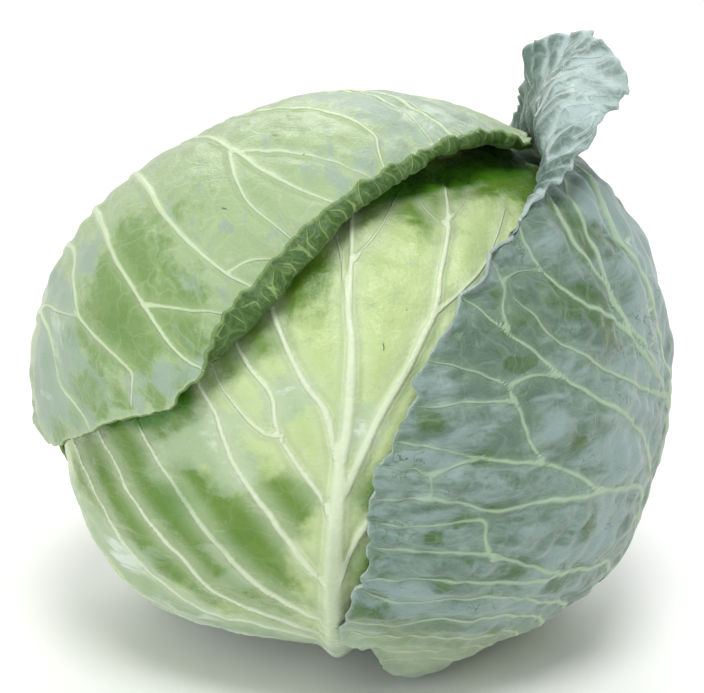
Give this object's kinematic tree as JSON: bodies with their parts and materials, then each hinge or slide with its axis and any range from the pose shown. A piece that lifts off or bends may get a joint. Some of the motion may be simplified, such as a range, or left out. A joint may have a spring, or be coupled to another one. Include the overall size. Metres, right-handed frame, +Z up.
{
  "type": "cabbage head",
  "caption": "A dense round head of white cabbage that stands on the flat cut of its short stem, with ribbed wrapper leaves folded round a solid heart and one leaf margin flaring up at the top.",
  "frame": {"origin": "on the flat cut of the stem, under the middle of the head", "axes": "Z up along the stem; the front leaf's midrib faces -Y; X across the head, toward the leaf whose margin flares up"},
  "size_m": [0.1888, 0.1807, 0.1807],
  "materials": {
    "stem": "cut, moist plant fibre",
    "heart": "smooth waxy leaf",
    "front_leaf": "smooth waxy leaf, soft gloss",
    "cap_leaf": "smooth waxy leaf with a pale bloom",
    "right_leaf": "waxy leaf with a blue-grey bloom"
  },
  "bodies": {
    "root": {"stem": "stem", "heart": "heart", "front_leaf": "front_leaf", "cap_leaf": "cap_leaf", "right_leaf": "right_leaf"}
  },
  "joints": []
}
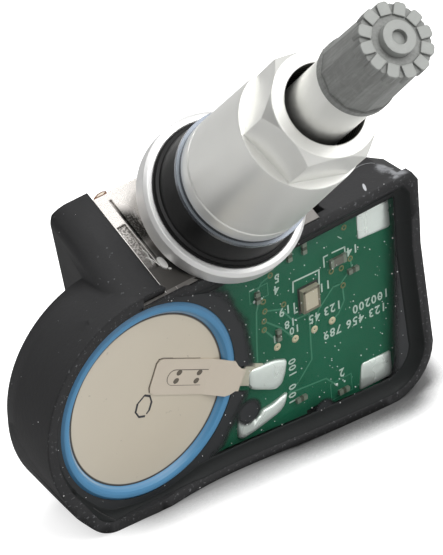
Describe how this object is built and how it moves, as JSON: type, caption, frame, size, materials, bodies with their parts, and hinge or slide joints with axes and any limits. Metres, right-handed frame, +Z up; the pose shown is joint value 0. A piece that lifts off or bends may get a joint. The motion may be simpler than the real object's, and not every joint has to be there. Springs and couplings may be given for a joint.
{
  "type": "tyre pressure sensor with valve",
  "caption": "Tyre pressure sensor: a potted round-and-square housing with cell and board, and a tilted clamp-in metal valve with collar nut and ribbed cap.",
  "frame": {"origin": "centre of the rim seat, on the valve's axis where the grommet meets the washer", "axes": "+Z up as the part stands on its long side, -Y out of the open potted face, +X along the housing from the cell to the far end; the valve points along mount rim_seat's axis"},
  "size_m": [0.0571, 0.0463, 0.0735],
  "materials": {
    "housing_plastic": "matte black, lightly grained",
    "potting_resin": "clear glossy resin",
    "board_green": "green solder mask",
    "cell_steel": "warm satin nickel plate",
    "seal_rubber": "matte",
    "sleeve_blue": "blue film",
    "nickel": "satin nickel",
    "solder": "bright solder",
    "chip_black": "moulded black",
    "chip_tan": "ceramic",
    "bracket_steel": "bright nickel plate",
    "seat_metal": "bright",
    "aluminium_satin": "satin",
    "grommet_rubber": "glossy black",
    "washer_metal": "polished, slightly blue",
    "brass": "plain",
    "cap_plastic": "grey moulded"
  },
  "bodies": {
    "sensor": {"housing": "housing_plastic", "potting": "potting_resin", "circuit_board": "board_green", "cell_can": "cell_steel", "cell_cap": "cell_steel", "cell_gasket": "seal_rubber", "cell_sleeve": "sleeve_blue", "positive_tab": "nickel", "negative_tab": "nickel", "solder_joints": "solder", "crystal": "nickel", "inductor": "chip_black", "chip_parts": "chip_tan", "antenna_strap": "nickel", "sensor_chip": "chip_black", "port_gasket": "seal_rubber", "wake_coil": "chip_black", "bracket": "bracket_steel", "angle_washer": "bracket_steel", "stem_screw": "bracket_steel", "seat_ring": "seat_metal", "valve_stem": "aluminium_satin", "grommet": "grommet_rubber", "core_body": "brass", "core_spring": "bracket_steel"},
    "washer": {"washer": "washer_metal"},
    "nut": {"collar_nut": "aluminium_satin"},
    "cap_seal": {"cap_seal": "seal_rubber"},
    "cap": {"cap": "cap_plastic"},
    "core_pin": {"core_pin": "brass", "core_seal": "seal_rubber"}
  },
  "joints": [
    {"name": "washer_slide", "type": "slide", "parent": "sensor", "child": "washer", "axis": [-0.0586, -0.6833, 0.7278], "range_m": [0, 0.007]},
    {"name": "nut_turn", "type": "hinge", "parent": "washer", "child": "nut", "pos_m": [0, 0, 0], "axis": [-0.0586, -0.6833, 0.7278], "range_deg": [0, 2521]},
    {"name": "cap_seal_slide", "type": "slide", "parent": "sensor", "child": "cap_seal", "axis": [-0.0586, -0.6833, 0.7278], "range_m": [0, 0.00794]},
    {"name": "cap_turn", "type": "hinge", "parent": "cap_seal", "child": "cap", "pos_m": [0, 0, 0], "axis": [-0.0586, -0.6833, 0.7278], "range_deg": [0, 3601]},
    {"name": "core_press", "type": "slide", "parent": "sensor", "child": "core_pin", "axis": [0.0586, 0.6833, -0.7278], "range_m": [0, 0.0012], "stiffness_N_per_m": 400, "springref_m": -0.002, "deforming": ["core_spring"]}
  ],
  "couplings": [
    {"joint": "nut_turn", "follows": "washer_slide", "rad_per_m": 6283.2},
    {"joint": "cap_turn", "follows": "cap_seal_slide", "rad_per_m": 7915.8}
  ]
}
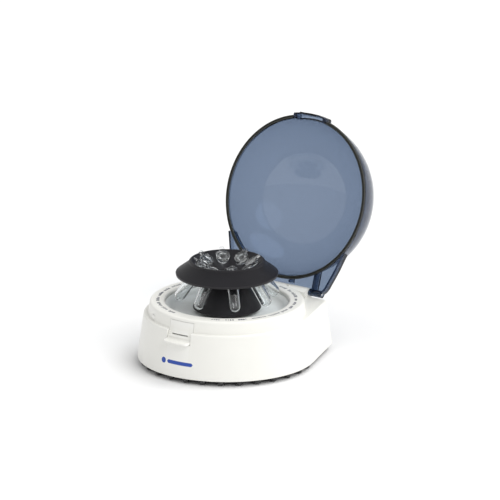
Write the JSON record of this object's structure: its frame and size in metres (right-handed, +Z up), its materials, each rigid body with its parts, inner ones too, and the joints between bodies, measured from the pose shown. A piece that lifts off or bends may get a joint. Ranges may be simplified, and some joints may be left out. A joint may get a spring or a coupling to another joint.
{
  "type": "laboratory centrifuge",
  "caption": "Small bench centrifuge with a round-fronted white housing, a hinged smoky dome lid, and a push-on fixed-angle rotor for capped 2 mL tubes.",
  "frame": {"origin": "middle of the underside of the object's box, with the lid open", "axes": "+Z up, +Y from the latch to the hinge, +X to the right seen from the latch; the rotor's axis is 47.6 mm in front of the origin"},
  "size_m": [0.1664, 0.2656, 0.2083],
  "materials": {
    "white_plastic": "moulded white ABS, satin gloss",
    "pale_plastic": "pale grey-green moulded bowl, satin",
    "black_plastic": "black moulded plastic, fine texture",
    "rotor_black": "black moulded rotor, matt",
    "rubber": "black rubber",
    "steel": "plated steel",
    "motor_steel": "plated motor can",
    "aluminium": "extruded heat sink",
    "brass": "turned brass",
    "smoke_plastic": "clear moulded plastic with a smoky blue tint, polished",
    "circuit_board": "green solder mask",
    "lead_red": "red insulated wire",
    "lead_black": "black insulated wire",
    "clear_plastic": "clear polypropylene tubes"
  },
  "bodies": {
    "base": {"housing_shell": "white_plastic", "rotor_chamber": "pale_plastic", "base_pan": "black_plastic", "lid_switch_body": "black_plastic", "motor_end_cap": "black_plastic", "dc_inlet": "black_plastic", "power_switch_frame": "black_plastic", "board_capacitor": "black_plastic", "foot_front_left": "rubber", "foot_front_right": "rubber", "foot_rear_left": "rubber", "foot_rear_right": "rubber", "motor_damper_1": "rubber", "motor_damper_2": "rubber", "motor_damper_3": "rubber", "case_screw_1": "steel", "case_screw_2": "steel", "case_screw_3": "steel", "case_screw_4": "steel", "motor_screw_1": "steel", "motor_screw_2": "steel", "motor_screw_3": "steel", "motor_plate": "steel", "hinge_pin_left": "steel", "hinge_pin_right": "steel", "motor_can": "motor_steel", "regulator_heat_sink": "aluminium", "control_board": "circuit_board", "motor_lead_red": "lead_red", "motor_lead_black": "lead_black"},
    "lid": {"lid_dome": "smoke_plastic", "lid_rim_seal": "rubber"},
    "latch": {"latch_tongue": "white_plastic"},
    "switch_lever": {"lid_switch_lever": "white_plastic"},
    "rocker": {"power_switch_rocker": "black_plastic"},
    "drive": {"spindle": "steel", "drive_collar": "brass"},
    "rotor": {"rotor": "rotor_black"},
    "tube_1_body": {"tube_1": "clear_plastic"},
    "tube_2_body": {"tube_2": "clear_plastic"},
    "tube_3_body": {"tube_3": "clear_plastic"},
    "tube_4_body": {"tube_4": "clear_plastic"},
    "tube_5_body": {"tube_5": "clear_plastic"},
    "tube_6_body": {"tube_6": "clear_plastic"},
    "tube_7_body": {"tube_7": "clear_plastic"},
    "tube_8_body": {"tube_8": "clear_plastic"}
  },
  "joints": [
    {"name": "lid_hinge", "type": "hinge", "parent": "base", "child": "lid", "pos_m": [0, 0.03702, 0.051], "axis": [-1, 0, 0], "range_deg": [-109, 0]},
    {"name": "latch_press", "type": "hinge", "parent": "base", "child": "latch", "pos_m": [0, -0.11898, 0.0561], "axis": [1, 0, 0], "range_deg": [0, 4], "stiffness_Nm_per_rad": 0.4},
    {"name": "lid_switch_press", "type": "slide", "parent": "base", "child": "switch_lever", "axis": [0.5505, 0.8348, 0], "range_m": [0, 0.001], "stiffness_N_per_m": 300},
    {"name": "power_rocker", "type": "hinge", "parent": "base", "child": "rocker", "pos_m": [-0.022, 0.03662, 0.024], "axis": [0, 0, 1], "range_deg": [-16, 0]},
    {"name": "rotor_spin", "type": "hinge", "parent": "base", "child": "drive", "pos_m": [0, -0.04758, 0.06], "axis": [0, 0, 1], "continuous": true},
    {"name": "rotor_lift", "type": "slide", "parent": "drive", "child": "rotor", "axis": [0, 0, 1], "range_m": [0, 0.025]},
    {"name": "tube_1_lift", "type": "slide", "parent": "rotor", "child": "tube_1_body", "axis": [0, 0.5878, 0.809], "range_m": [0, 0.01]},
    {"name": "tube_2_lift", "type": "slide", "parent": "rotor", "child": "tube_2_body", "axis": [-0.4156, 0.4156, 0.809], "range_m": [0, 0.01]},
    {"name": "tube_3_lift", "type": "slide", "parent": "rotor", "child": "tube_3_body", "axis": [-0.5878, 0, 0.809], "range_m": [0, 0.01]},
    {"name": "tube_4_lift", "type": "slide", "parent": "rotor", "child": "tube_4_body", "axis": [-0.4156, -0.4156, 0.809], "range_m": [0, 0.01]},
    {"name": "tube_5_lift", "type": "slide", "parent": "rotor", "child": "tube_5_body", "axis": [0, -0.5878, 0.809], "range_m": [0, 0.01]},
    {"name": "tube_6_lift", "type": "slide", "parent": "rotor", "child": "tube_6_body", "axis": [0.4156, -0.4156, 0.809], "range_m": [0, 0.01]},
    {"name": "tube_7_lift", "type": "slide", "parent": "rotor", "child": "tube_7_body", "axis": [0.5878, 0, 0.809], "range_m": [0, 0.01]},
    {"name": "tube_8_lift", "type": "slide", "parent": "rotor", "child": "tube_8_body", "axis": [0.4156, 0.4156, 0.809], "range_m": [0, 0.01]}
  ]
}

==

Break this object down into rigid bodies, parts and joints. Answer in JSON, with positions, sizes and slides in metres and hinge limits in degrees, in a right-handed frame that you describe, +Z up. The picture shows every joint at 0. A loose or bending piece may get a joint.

(Written exercise): Locate all lines that include the word "caption" and copy them out.

(Full answer):
  "caption": "A dense round head of white cabbage that stands on the flat cut of its short stem, with ribbed wrapper leaves folded round a solid heart and one leaf margin flaring up at the top.",
Describe how this object is built and how it moves, as JSON: type, caption, frame, size, materials, bodies with their parts, and hinge or slide joints with axes and any limits. Metres, right-handed frame, +Z up; the pose shown is joint value 0. A piece that lifts off or bends may get a joint. The motion may be simpler than the real object's, and not every joint has to be there. Springs and couplings may be given for a joint.
  "caption": "Tyre pressure sensor: a potted round-and-square housing with cell and board, and a tilted clamp-in metal valve with collar nut and ribbed cap.",
  "caption": "Small bench centrifuge with a round-fronted white housing, a hinged smoky dome lid, and a push-on fixed-angle rotor for capped 2 mL tubes.",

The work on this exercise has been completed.